Experimental and numerical investigation of thermal performance of S-shaped manifold microchannel heat sinks

Abstract

In this work, the S-shaped manifold microchannel heat sink (S-MMHS) with a high surface-to-volume ratio (6690.89 m²/m³) is proposed to dissipate a high heat flux over 150 W/cm². There are 1550 micro-ribs distributed over a heating area of 3 × 3 cm², which contributes over 176.13 cm² of the total heat transfer area. Heat transfer characteristics of S-MMHS of three different structures were experimentally and numerically evaluated with the glycol aqueous solution under a series of heat flux and inlet flow rates.

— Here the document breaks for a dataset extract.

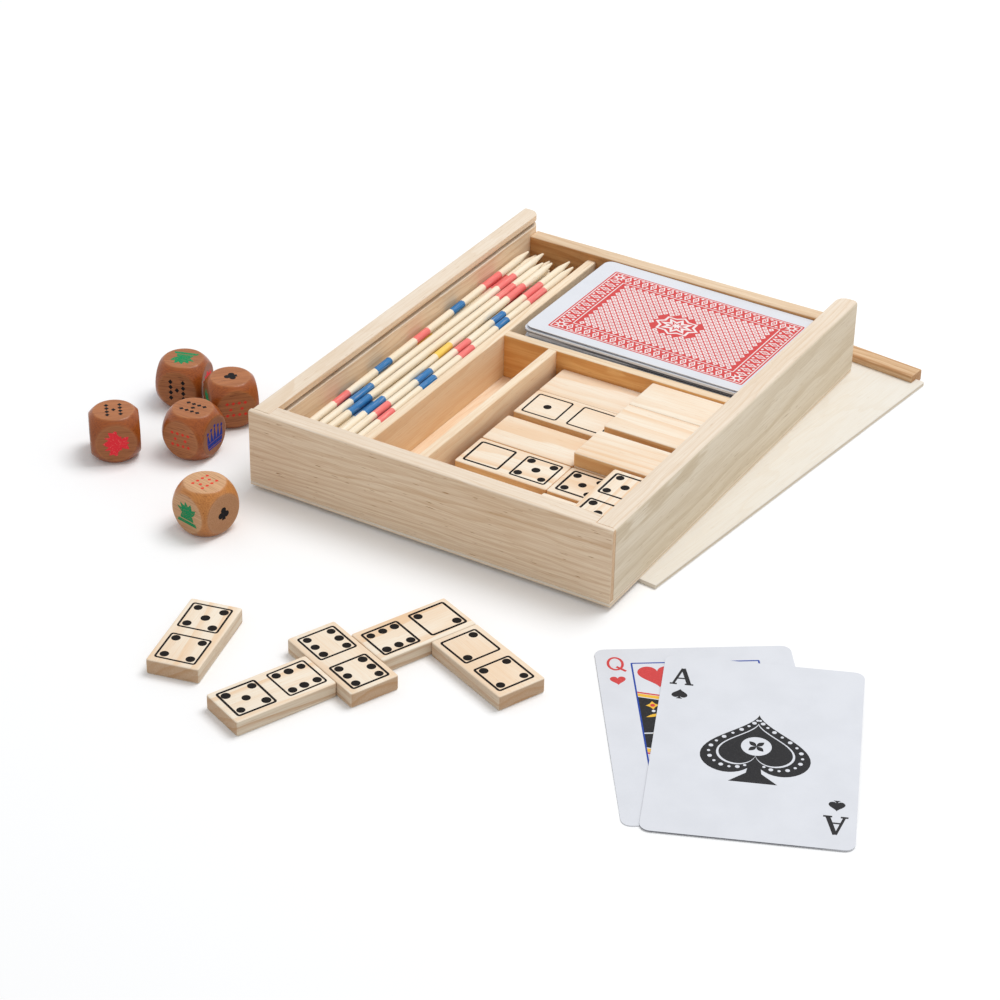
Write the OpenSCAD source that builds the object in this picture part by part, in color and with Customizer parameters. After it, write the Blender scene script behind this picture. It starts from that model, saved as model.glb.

Experimental results depict that the lowest thermal resistance of S-MMHS is 0.22 cm²⋅K/W when the inlet flow rate is 2.89 L/min under a heat flux of 97.6 W/cm² and the overall convective heat transfer coefficient can reach up to 44,761.1 W/m²⋅K. The heat transfer processes of S-MMHS are divided into two parts: the jet-impingement heat transfer as the fluid flows into S-MMHS and the convection on micro-fins as the fluid flows through S-MMHS. Based on the analysis of heat transfer processes, a correlation for the overall Nusselt number is proposed, including dimensions of the microchannel heat sink and Reynolds number. The proposed correlation is used to optimize the heat sink structure, which achieves a reduction of thermal resistance by 33%.